An instrumental event in Collins' career occurred in 1851 when he was introduced to Charles Dickens by a mutual friend, Augustus Egg. They became lifelong friends and collaborators; several of Collins' novels were serialised in Dickens' weekly publication All the Year Round, and Dickens later edited and published them himself.
Collins suffered from a form of arthritis known as 'rheumatic gout' and became severely addicted to the opium that he took (in the form of laudanum) to relieve the pain. As a result he experienced paranoid delusions, the most notable being his conviction that he was constantly accompanied by a doppelganger he dubbed 'Ghost Wilkie'. His novel The Moonstone prominently features the effects of opium and opium addiction. While he was writing it, Collins' consumption of laudanum was such that he later claimed to have no memory of writing large parts of the novel.

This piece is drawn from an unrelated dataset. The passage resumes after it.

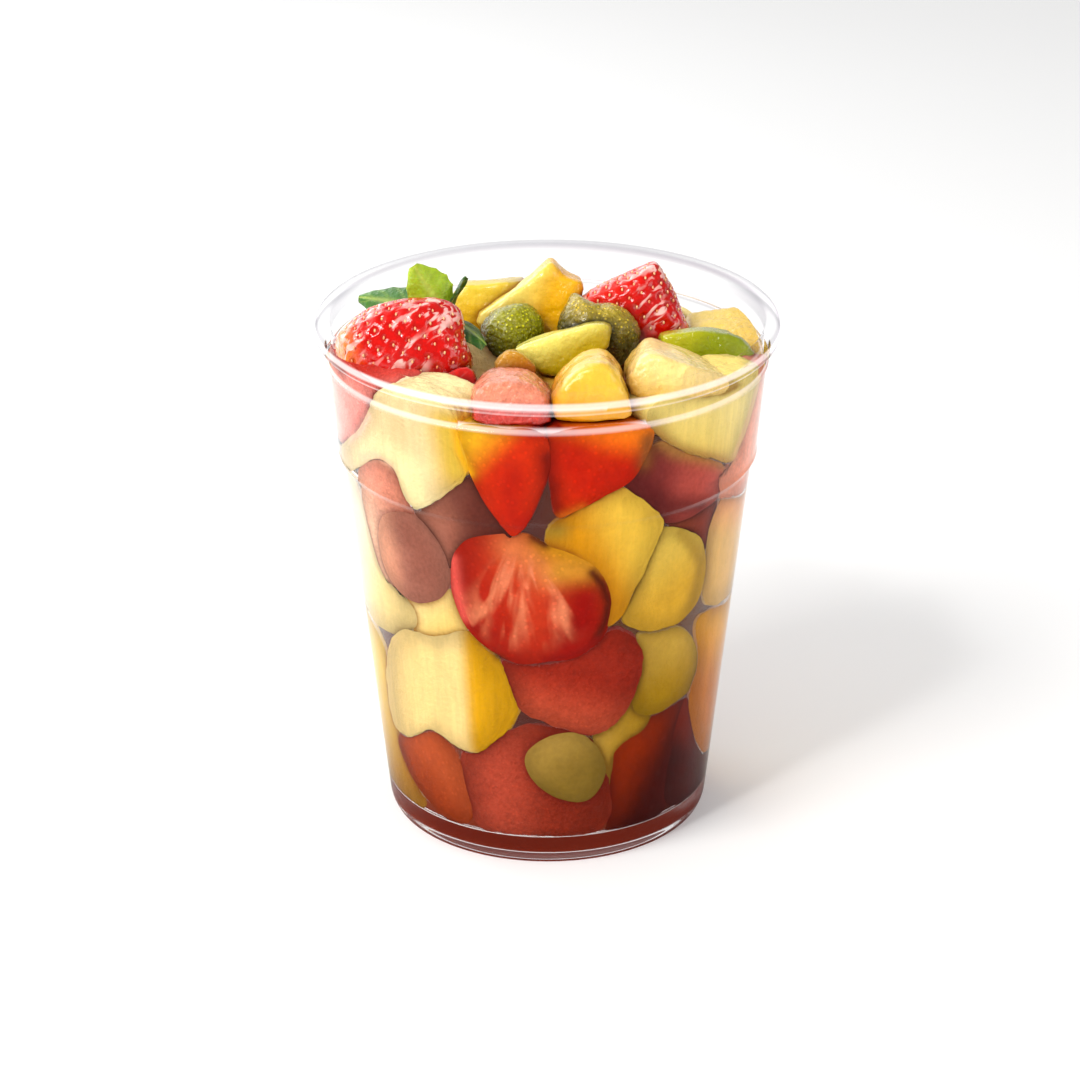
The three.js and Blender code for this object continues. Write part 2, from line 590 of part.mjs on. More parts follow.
/** One blade from its root at the origin along +X, thin, widest near its middle and bent down. */
function leafGeometry(leaf) {
  const geometry = bare(new THREE.BoxGeometry(1, 1, 1, 5, 2, 1));
  const position = geometry.attributes.position;
  for (let i = 0; i < position.count; i += 1) {
    const along = position.getX(i) + 0.5;
    const across = position.getY(i) * 2;
    const halfWidth = (leaf.width / 2) * (0.12 + 0.88 * Math.sin(Math.PI * (0.12 + 0.85 * along)));
    const bend = -leaf.curl * along ** 2 - 0.12 * leaf.width * across ** 2;
    const z = position.getZ(i) * leafThickness + bend;
    position.setXYZ(i, along * leaf.length, across * halfWidth, z);
  }
  const [twist, lift, heading] = [leaf.twist, leaf.lift, leaf.heading].map(THREE.MathUtils.degToRad);
  const turn = new THREE.Euler(twist, -lift, heading, 'ZYX');
  geometry.applyMatrix4(new THREE.Matrix4().makeRotationFromEuler(turn));
  geometry.translate(...calyxHub);
  return mergeVertices(geometry, 1e-4);
}

/** The leaves joined at their hub and cut clear of the fruit round them. */
function calyxSolid(cutters) {
  const hub = { kind: 'round', place: calyxHub, size: hubSize, turn: [0, 0, 0] };
  let calyx = solidOf(pieceGeometry(hub, 0, null));
  for (const leaf of leaves) {
    calyx = calyx.add(solidOf(leafGeometry(leaf)));
  }
  for (const cutter of cutters) {
    calyx = calyx.subtract(cutter);
  }
  return mainBody(calyx);
}

// ---- The whole ----

const fruitCup = new THREE.Group();
fruitCup.name = 'fruit_cup';
fruitCup.add(makeMesh('cup', cupGeometry(), 0xf2f5f6, 0.08));

const cutters = [];
for (const topping of toppings) {
  let solid = solidOf(toppingGeometry(topping, 0, fitGap));
  for (const cutter of cutters) {
    solid = solid.subtract(cutter);
  }
  cutters.push(solidOf(toppingGeometry(topping, fitGap, null)));
  fruitCup.add(makeMesh(topping.name, mainBody(solid), topping.colour, 0.3));
}
fruitCup.add(makeMesh('calyx_left', calyxSolid(cutters), 0x5c8a1c, 0.5));
fruitCup.add(makeMesh('fruit_fill', fillSolid(cutters), 0xc8702c, 0.35));

export default fruitCup;
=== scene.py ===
import math

import bpy
import numpy as np
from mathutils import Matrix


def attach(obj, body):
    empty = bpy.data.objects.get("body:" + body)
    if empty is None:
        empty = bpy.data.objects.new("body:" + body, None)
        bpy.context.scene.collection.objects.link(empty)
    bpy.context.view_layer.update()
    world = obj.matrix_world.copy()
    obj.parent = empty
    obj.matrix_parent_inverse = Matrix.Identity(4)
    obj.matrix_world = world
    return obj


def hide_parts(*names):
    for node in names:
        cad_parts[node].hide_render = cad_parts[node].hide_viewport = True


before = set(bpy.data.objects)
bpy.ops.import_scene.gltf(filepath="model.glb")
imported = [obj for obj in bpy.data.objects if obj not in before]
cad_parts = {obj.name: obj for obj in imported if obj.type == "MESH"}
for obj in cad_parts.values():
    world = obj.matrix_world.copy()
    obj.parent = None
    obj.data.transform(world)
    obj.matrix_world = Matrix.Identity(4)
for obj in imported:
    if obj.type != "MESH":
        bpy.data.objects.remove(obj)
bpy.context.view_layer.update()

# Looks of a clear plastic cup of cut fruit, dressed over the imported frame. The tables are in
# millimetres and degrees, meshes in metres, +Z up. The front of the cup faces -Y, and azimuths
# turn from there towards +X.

MM = 0.001

# ---- Camera and studio ----

CAMERA_TARGET = (0.0, 0.0, 0.05667)
CAMERA_DISTANCE = 0.75115
CAMERA_ELEVATION = 24.09
CAMERA_LENS = 115.16
CAMERA_SHIFT = (-0.00704, 0.01672)
SURROUND_LIGHT = 0.65
SURROUND_MIRRORED = (0.2, 1.6)  # away from the bright side of the studio, and towards it
BRIGHT_SIDE = (-0.75, 0.66, 0.0)


def make_camera():
    """Camera on the front side, looking along +Y and down at the cup."""
    data = bpy.data.cameras.new("camera")
    data.lens = CAMERA_LENS
    data.sensor_width = 36.0
    data.shift_x, data.shift_y = CAMERA_SHIFT
    data.clip_start = 0.01
    camera = bpy.data.objects.new("camera", data)
    tilt = math.radians(CAMERA_ELEVATION)
    x, y, z = CAMERA_TARGET
    back = CAMERA_DISTANCE * math.cos(tilt)
    camera.location = (x, y - back, z + CAMERA_DISTANCE * math.sin(tilt))
    camera.rotation_euler = (math.pi / 2 - tilt, 0, 0)
    bpy.context.collection.objects.link(camera)
    bpy.context.scene.camera = camera


def area_light(name, place, size, power, colour=(1, 1, 1)):
    """Soft square light at place, turned to the middle of the cup."""
    data = bpy.data.lights.new(name, "AREA")
    data.size = size
    data.energy = power
    data.color = colour
    light = bpy.data.objects.new(name, data)
    light.location = place
    aim = np.array(CAMERA_TARGET) - np.array(place)
    flat = math.hypot(aim[0], aim[1])
    light.rotation_euler = (math.atan2(flat, -aim[2]), 0, math.atan2(aim[1], aim[0]) - math.pi / 2)
    bpy.context.collection.objects.link(light)


# ---- Driving dimensions of the cup, as in the part's source ----

CUP_HEIGHT = 113.3
WALL_THICKNESS = 0.9
FOOT_RADIUS = 33.8
FOOT_WIDTH = 2.4
PUNT_DEPTH = 1.5
FLOOR_TOP = 6.0
FLOOR_FILLET = 2.4
LOWER_WALL_RADIUS = 34.97
LOWER_WALL_START = 2.0
LOWER_WALL_SLOPE = 0.109
SHOULDER_LEVEL = 82.2
SHOULDER_RISE = 1.6
SHOULDER_REACH = 0.25
UPPER_WALL_RADIUS = 44.6
UPPER_WALL_SLOPE = 0.09
BEAD_LEVEL = 104.2
BEAD_HEIGHT = 1.2
BEAD_REACH = 0.5
NECK_RADIUS = 46.9
NECK_LEVEL = 108.6
RIM_RADIUS = 49.0
RIM_ROLL_DEPTH = 4.2
RIM_INNER_RADIUS = 45.7
CUP_SEGMENTS = 256
SHOULDER_TOP = SHOULDER_LEVEL + SHOULDER_RISE

# Milky parts of the cup, by level, which also carry its painted highlight and, at the sides,
# painted grey shade: where the haze starts, is full, starts to fall and ends
HAZE_BANDS = {
    "lip": (110.1, 110.7, 111.5, 112.1),
    "sides": (108.8, 109.6, 112.6, 113.4),
    "skirt": (108.3, 108.9, 109.3, 109.9),
    "bead": (103.9, 104.7, 105.1, 105.7),
}

# ---- Driving dimensions of the fruit ----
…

Collins never married, but lived, on and off from 1858, with a widow, Mrs. Caroline Graves, and her daughter. He also fathered three children by another woman, Martha Rudd, whom he met after Mrs. Graves left him in 1868. Mrs. Graves returned to Collins after two years, and he continued both relationships until his death in 1889.
He is buried in Kensal Green Cemetery, West London. His grave notes him as the author of The Woman in White. Grave Number 31754, Square 141, Row 1.
Works
His works were classified at the time as 'sensation novels', a genre seen nowadays as the precursor to detective fiction and suspense fiction. He also wrote penetratingly on the plight of women and on the social and domestic issues of his time. Like many writers of his time, he published most of his novels as serials in magazines such as Dickens's All the Year Round, and was known as a master of the form, creating just the right degree of suspense to keep his audience reading from week to week. (Sales of All The Year Round actually increased when The Woman in White succeeded A Tale of Two Cities.)
He enjoyed ten years of great success following publication of The Woman in White in 1859. His next novel, No Name combined social commentary - the absurdity of the law as it applied to children of unmarried parents - with a densely-plotted revenge thriller.